Our ocean crossing should take about eight days — just over 800 nautical miles. The weather looks good for the foreseeable future. Please pray that it stays that way.

Next update from the Louisiades.

God bless,

Pam and Phil

Greetings Everyone,

We are anchored in the Burnett River at Bundaberg awaiting some supplies — HF radios, solar panels and regulators, etc and the weather. We had ideal conditions sailing up the coast from Iluka with 10-15 knot south west winds. We left Iluka Wednesday afternoon and managed to keep ahead of the bad weather and arrived at Wide Bay Bar at mid tide enabling us to cross the bar and take the tide all the way up the Great Sandy Straits, under a full moon, to Kingfisher where we anchored for a night’s rest then on to Bundaberg the next morning, arriving there at 9 pm Saturday night.

It has been great to catch up with old friends here. One couple have loaned us a car which makes provisioning so much easier.
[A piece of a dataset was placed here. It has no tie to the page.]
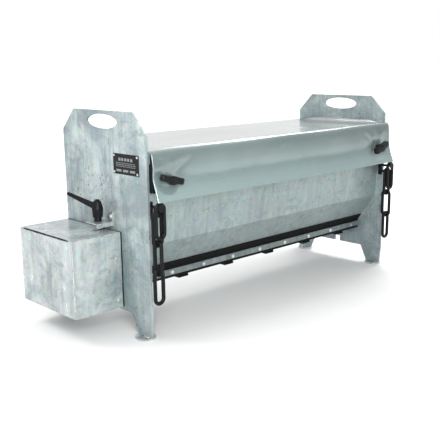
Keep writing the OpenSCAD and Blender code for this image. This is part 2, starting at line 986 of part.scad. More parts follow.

We hope to leave Bundaberg sometime next week. Please pray for the right timing and an eight day weather window to get us safely to the Louisiades.

God bless,

Pam and Phil

Greetings Everyone,

Things are falling into place. We had a false start on the antifouling as the slipways had a backlog due to the previous rain. They put us off for a week and we just scraped onto the cradle with the lower tides. Coming back down we had to sit on the cradle and wait for the higher tide at midnight to float off. Still, the antifouling is done and that’s the beast part of antifouling.

We have some YWAM fellows taking over our house while we are away — a blessing to us and to them. The YWAM base is affiliated with our church at Byron Bay. Young people come from all over the world to train for short term missions. It’s refreshing to partner with them.

The only hold up we have is waiting for a new masthead wind transducer. A bird has bitten off a part of it — a $700 snack!!

We are moving down to Iluka after the weekend and leaving as soon as the weather permits. Please pray for fair winds as we make our way up to Bundaberg where we have to pick up more equipment to take over with us.